High-Fidelity Dynamic Modeling and Simulation of Planetary Rovers Using Single-Input-Multi-Output Joints With Terrain Property Mapping

Abstract

Planetary rovers may traverse terrains with complex geometries and variable physical properties, but their mobility behaviors are complicated and difficult to simulate precisely. This article focuses on high-fidelity dynamic modeling and simulation for a type of rovers that incorporate single-input-multi-output joints to enhance terrain adaptability, which has been used on China's Tianwen-1 Mars rover. A novel multibody dynamic model and its solutions are derived first with consideration of single-input-multi-output joints. Then, a unified terramechanics model is proposed, considering variable terrain surfaces and covering rover's motion states of skidding, slipping, and steering, solved the problem of simulation instability caused by model switching between soft and hard terrains.
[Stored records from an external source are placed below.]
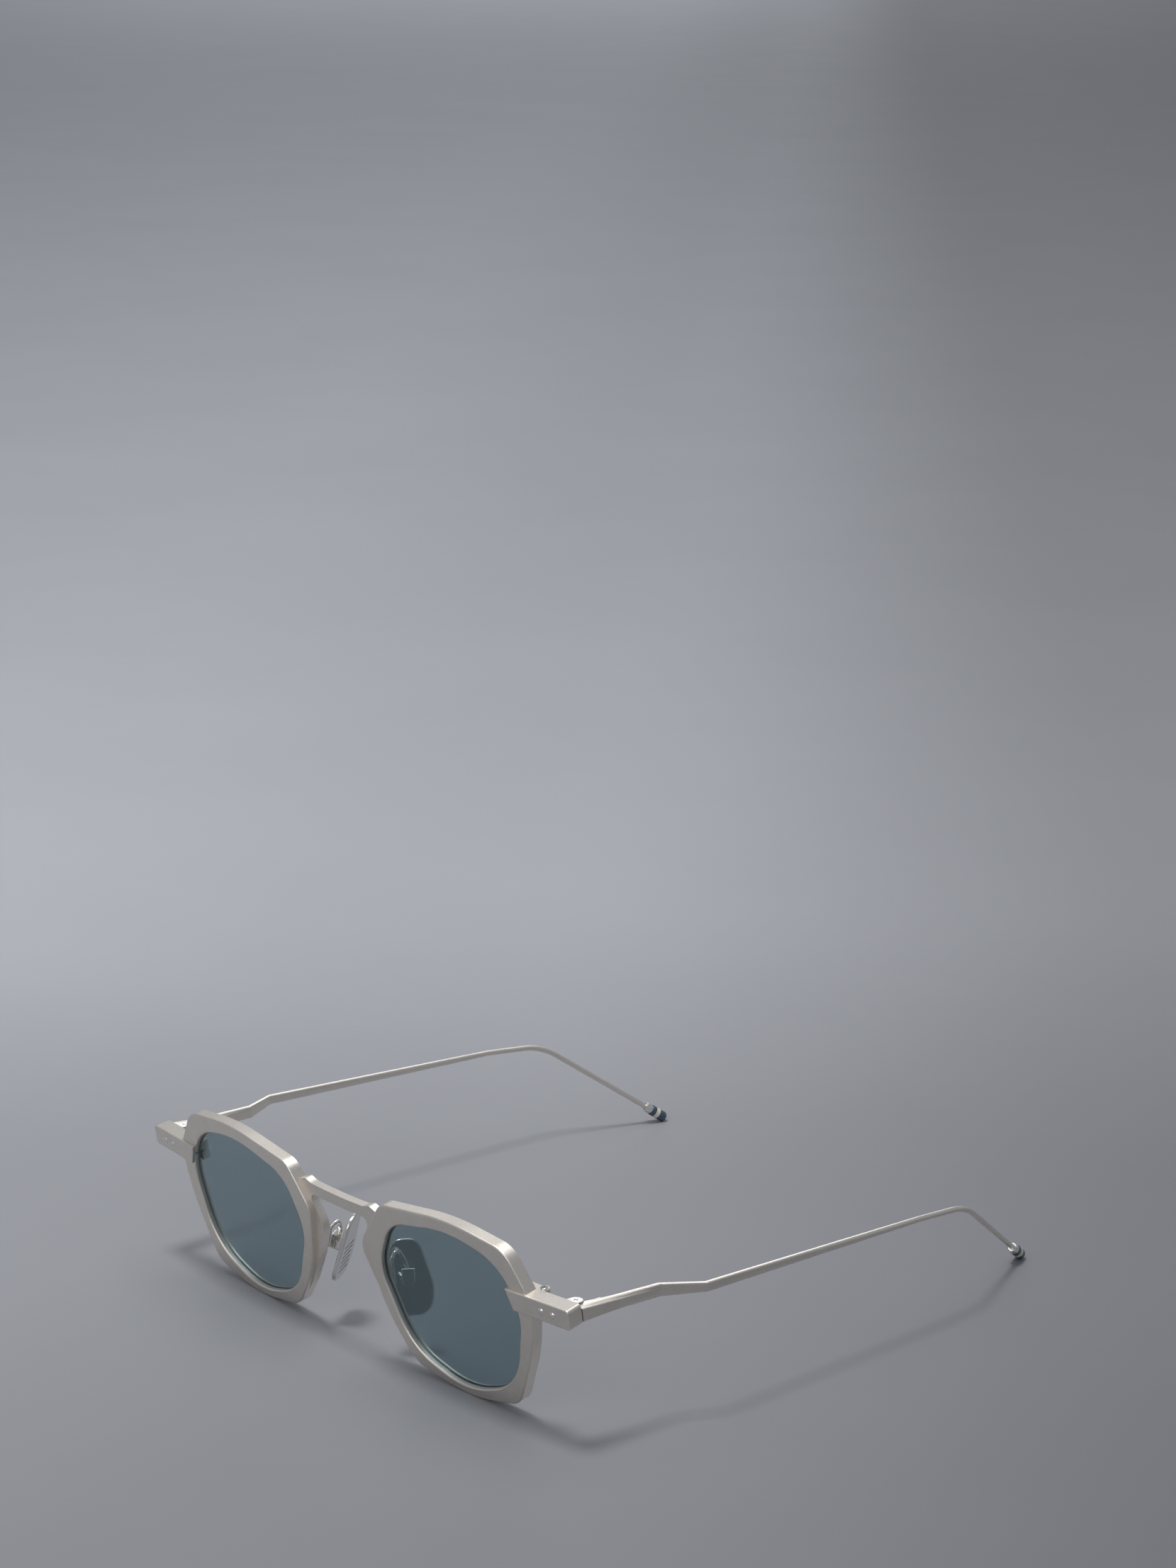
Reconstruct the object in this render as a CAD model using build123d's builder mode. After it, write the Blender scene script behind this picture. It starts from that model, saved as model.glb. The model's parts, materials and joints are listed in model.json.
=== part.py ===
from build123d import *
from math import cos, radians, sin, sqrt, tan
import os

# A pair of metal sunglasses, open, standing on its two rims and its two temple tips.
# Millimetres. X runs across the face (+X is the wearer's left), the lenses look along -Y
# and the temples run back along +Y. Z is up, with Z = 0 on the surface it stands on.
# Only the left side is drawn: each of its pieces is mirrored for the right side.

# The front: the rims lean back at the bottom and wrap back at the temples.
FRONT_Y = -70.48
RIM_X = 35.0
RIM_Z = 19.91
TILT = 9.4
RIM_WRAP = 3.0

# Rim: corners and corner radii of its outside and of the lens opening, in the rim's plane
RIM_CORNERS = [
    (-19.3, 17.8), (2.0, 20.5), (19.0, 18.5), (25.3, 8.5), (23.6, -3.0),
    (17.2, -17.5), (2.0, -20.9), (-14.6, -18.0), (-22.4, -7.0), (-25.9, 8.7),
]
RIM_RADII = [4.5, 60.0, 6.5, 9.0, 40.0, 5.5, 34.0, 8.0, 32.0, 5.0]
OPENING_CORNERS = [
    (-17.0, 14.0), (1.5, 17.8), (17.8, 14.4), (21.2, 3.5),
    (17.2, -13.4), (1.0, -19.4), (-15.2, -14.4), (-22.3, 2.6),
]
OPENING_RADII = [9.5, 34.0, 12.5, 13.0, 15.0, 21.0, 15.0, 10.0]
RIM_DEPTH = 2.8
FRONT_LIP = 1.0
BACK_LIP = 0.4
GROOVE = 0.6
OUTER_EDGE_RADIUS = 0.4
INNER_EDGE_RADIUS = 0.5
LENS_DEPTH = 1.3
LENS_IN_GROOVE = 0.55

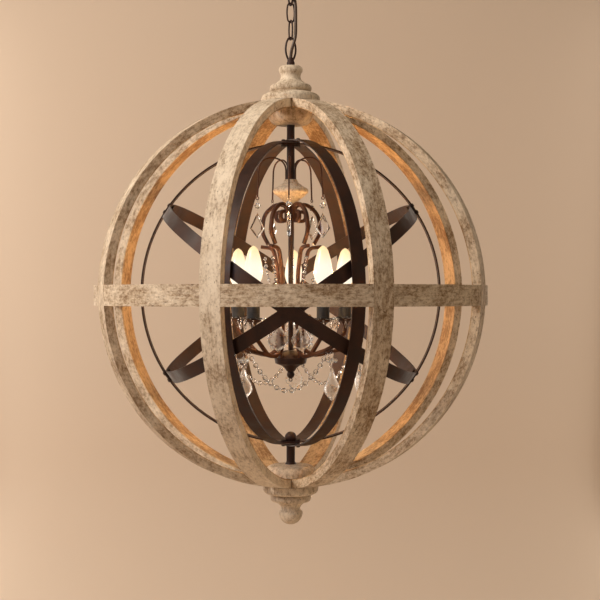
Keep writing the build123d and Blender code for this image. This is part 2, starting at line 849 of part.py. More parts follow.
# ---- crystals ----
# A flat crystal with bevelled faces, from half an outline measured down from its top.
def flat_crystal(plane, half_outline, height):
    outline = half_outline + [(-x, y) for x, y in reversed(half_outline) if x > 0]
    middle = -height * 0.55
    with BuildPart() as crystal:
        for offset, share in ((-0.5, 0.45), (0, 1), (0.5, 0.45)):
            points = [(x * share, middle + (y - middle) * share) for x, y in outline]
            with BuildSketch(plane.offset(offset * crystal_thickness)):
                Polygon(*points, align=None)
        loft(ruled=True)
    return crystal.part


def kite(width, height):
    return [(0, 0), (width / 2, -0.61 * height), (0, -height)]


# The pear outline: a narrow neck, hollow shoulders, a wide belly and a point.
def pear(width, height):
    half = width / 2
    shoulder = [(0.22 * half, -0.06 * height), (0.48 * half, -0.23 * height)]
    belly = [(0.69 * half, -0.39 * height), (0.96 * half, -0.55 * height), (half, -0.65 * height)]
    foot = [(0.62 * half, -0.8 * height), (0, -height)]
    return [(0.09 * half, 0)] + shoulder + belly + foot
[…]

As the contact areas of wheels with various terrains and resultant sinkage are dominant factors to ensure fidelity but difficult to determine, a new terrain modeling method for calculating contact area and wheel sinkage is developed using digital elevation map with physical properties. A simulation system is developed, integrating all the above models, and verified with physical experiments and commercial software. The relative simulation errors that have been achieved are less than 5.9% for bogie angles, 6.1% for drawbar pull, and 3.4% for slip ratios, demonstrating high fidelity simulation results.